In questo sottile immiserimento di traduzione risiede, tuttavia, l’equivoco di cui sono preda non pochi, odierni portavoce del pensiero ecologico (si guardi il documentario 2040: Join the regeneration di Damon Gameu), i quali invitano spesso ad approcciarsi alla Natura quasi fosse una “casa” bisognosa di cure e pulizia. È una funesta ingenuità: molti, infatti, non saprebbero che farsene di una dimora pulita; fin da piccoli imparano ad accettare, quando non proprio amare, la lordura, lo schiamazzo, il grossolano; a nutrirsi ai meccanici trogoli che la civiltà moderna vende loro. Se soltanto capissero (anzi, capissimo) che la Natura non è una “casa” da abitare o da gestire (a prescindere dalle intenzioni, benigne o nocive che siano) bensì un’ossatura ontologica e che essi sussistono (anzi, sussistiamo) solo finché essa sussiste, il mondo cambierebbe. Qualcosa senz’altro cambierebbe, anche per un breve istante di timore… ma nulla ormai potrebbe generare vero timore o educare a cosa sia intrinsecamente Bello e Buono (“kalòs kài agathòs”).



Ladislao Liverani. Crediti: pagina ufficiale Their Studio, inc. (NY)

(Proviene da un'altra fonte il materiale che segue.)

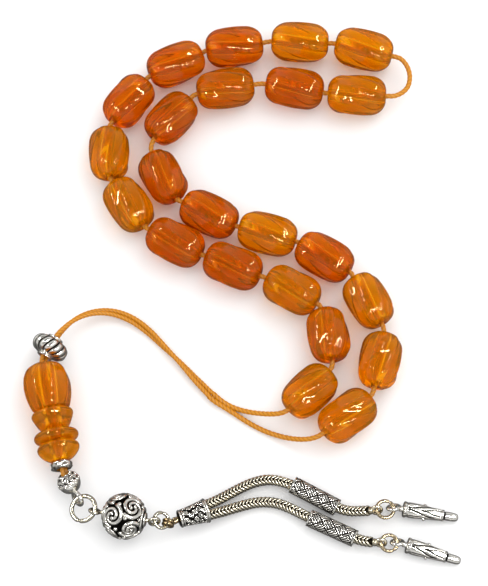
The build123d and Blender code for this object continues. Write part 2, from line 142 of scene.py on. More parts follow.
# ---- Camera ----
CAMERA_TARGET = place(0, 0, 5)
CAMERA_ELEVATION = 71
CAMERA_DISTANCE = 0.6
IMAGE_HEIGHT = 586
PIXELS_PER_METRE = 4000  # at the target
SENSOR = 36  # millimetres


def add_object(name, data):
    """A new object in the scene."""
    item = bpy.data.objects.new(name, data)
    bpy.context.collection.objects.link(item)
    return item


def make_camera():
    """A camera above the tassel's side of the table, its longer side upright."""
    data = bpy.data.cameras.new("camera")
    data.sensor_width = SENSOR
    data.lens = SENSOR * PIXELS_PER_METRE * CAMERA_DISTANCE / IMAGE_HEIGHT
    data.clip_start = 0.01
    camera = add_object("camera", data)
    tilt = radians(CAMERA_ELEVATION)
    back = Vector((0, -cos(tilt), sin(tilt)))
    camera.location = CAMERA_TARGET + back * CAMERA_DISTANCE
    camera.rotation_mode = "QUATERNION"
    camera.rotation_quaternion = (-back).to_track_quat("-Z", "Y")
    bpy.context.scene.camera = camera


make_camera()


# ---- Mesh helpers ----
def link_mesh(name, vertices, faces, material, relief=None):
    """A smooth mesh piece. relief, one value per vertex, is 0 in a recess and 1 on a raised surface."""
    mesh = bpy.data.meshes.new(name)
    mesh.from_pydata([tuple(vertex) for vertex in vertices], [], faces)
    mesh.polygons.foreach_set("use_smooth", [True] * len(faces))
    mesh.materials.append(material)
    if relief is not None:
        attribute = mesh.attributes.new("relief", "FLOAT", "POINT")
        attribute.data.foreach_set("value", relief)
    mesh.update()
    return add_object(name, mesh)


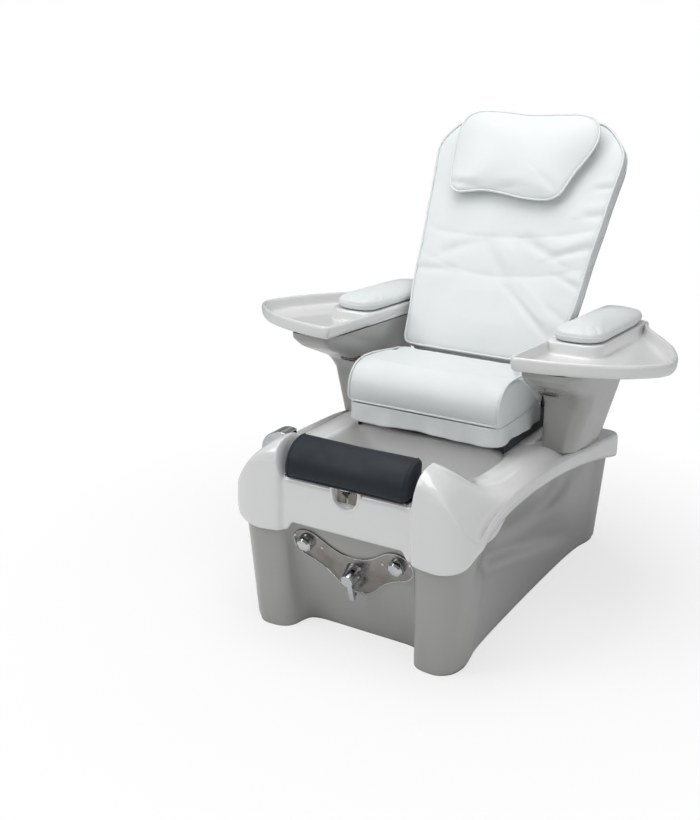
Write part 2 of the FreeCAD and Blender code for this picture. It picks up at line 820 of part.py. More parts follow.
def panel_placement(x, height):
    """On the front panel, local Z out along its normal and local Y up its slope."""
    turn = FreeCAD.Rotation(Vector(1, 0, 0), 90 + panel_angle())
    return FreeCAD.Placement(Vector(x, panel_y(height), height), turn)


def plate_outline(grow):
    """Butterfly plate: two round ends and a rounded low middle, about the knob line."""
    side = s.plate_half_width + grow
    up = (s.plate_high - s.knob_height) + grow
    low = s.knob_height - s.plate_low + grow
    return both_sides([
        (22, -low, 20),
        (75 + grow, -low + 34, 30),
        (105 + grow / 2, -58 - grow, 40),
        (side, -46 - grow, 44),
        (side, up, 40),
        (105 - grow / 2, up, 40),
        (40, -14 + grow, 50),
    ])


def plate_screw_places():
    """The four screws of the control plate, in its own plane."""
    return ((-s.knob_side - 38, 12), (-s.knob_side + 50, -10), (s.knob_side - 50, -10), (s.knob_side + 38, 12))


def make_controls():
    """Control plate, valves behind it, and the two knobs and the lever on it."""
    lean = FreeCAD.Placement(panel_placement(0, s.knob_height))
    face = slab(plate_outline(0), 0, s.plate_thickness)
    diverter_drop = (s.diverter_height - s.knob_height) / math.cos(math.radians(panel_angle()))
    for x, v in ((-s.knob_side, 0), (s.knob_side, 0), (0, diverter_drop)):
        face = face.cut(Part.makeCylinder(s.stem_radius + 1, 20, Vector(x, v, -5)))
    screws = []
    for x, v in plate_screw_places():
        head = Part.makeCylinder(4, 2, Vector(x, v, s.plate_thickness))
        shank = Part.makeCylinder(s.plate_screw_radius, s.plate_thickness + s.shell_wall + 4,
                                  Vector(x, v, -s.shell_wall - 4))
        face = face.cut(Part.makeCylinder(s.plate_screw_radius + s.running_fit, 20, Vector(x, v, -5)))
        screws.append(head.fuse(shank))
    named(feature(face, lean), "control_plate")
    named(feature(Part.makeCompound(screws), lean), "control_plate_screws")
    valves = {}
    for label, x, v, length in (("hot", -s.knob_side, 0, s.valve_length), ("cold", s.knob_side, 0, s.valve_length),
                                ("diverter", 0, diverter_drop, s.diverter_valve_length)):
        valve = Part.makeCylinder(s.valve_radius, length, Vector(x, v, -length))
        valve = valve.cut(Part.makeCylinder(s.stem_radius + s.running_fit, length / 2 + 1, Vector(x, v, -length / 2)))
        valve.Placement = lean
        valves[label] = valve
        named(feature(valve), f"{label}_valve")
    face_of_grip = "plate_thickness + 1"
    profile = [("0", "1 - valve_length / 2"), ("stem_radius", "1 - valve_length / 2"), ("stem_radius", face_of_grip),
               ("knob_radius", face_of_grip), ("knob_radius", f"{face_of_grip} + 0.45 * knob_length"),
               ("0.93 * knob_radius", f"{face_of_grip} + 0.68 * knob_length"),
               ("0.74 * knob_radius", f"{face_of_grip} + 0.85 * knob_length"),
               ("0.42 * knob_radius", f"{face_of_grip} + 0.96 * knob_length"),
               ("0", f"{face_of_grip} + knob_length")]
    for label, x in (("hot", "-knob_side"), ("cold", "knob_side")):
        knob = turned(profile, (x, PANEL_Y, "knob_height"), ("1; 0; 0", PANEL_LEAN))
        named(knob, f"{label}_knob")
    stem = Part.makeCylinder(s.stem_radius, s.diverter_valve_length / 2 + s.plate_thickness,
                             Vector(0, diverter_drop, 1 - s.diverter_valve_length / 2))
    hub = Part.makeCone(s.diverter_radius, s.diverter_radius * 0.6, s.diverter_length,
                        Vector(0, diverter_drop, s.plate_thickness + 1))
    tail = Part.makeBox(16, 60, 10, Vector(-8, diverter_drop - 76, s.diverter_length - 16))
    tip = Part.makeCylinder(6, 12, Vector(0, diverter_drop - 70, s.diverter_length - 28))
    neck = Part.makeBox(16, 30, 18, Vector(-8, diverter_drop - 36, s.diverter_length - 24))
    named(feature(stem.fuse([hub, tail, tip, neck]), lean), "diverter_lever")
    return valves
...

La Pizia trema di rabbia, ha gli occhi spenti: vorrebbe tanto poter credere ancora in Phobos dal momento che i secoli non hanno affievolito la sua capacità di intendere le “voci”, il lessico segreto della “physis”, tanto da ribattezzarlo “phonìs poimén” ossia “pastore e signore dei suoni”… ma sa anche, disgraziatamente, che nel nostro tumultuoso presente egli non può più incarnare il rigore e la forza d’animo del combattente, venerati dagli Spartani; al pari del fratello Deimos, Phobos reca ormai con sé solo paura, più precisamente la paura della sconfitta, dell’annientamento. Perciò viene respinto dalla fanciulla con la furia di un’amante tradita.

Gli ultimi tempi sono, dunque, prossimi? La Pizia si abbevera, intanto, alla sorgente di Kassotis, tocca l’estasi, si alza da terra come in una pellicola di Andrej Tarkovskij. Il suo vaticinio è flebile, confuso: spira, così, fra le braccia di Phobos. Lui ora è definitivamente solo. Non vince la paura… eppure ha capito: il senso profondo della “physis” è perso per sempre ma, forse, non è mai stato necessario “comprenderlo”; occorre solo “risentirlo”, riascoltarne le innumerevoli “voci” (lo scroscio dell’acqua, il canto degli uccelli, il ronzio degli insetti) e augurarsi che esse non si stanchino mai di “chiamare”.



Roberta Lucca. Crediti: pagina ufficiale Their Studio, inc. (NY)

Questo è il limite e il prezzo di un’eventuale ricostruzione del rapporto fra Uomo e Natura nell’età contemporanea. Molta strada resta ancora da fare al giovane regista ma l’impressione è che si sia, comunque, imbarcato sulla zattera giusta. Incisivi, infine, gli apporti di Marco Coradin (fotografia) e Luca Mendicino (effetti sonori).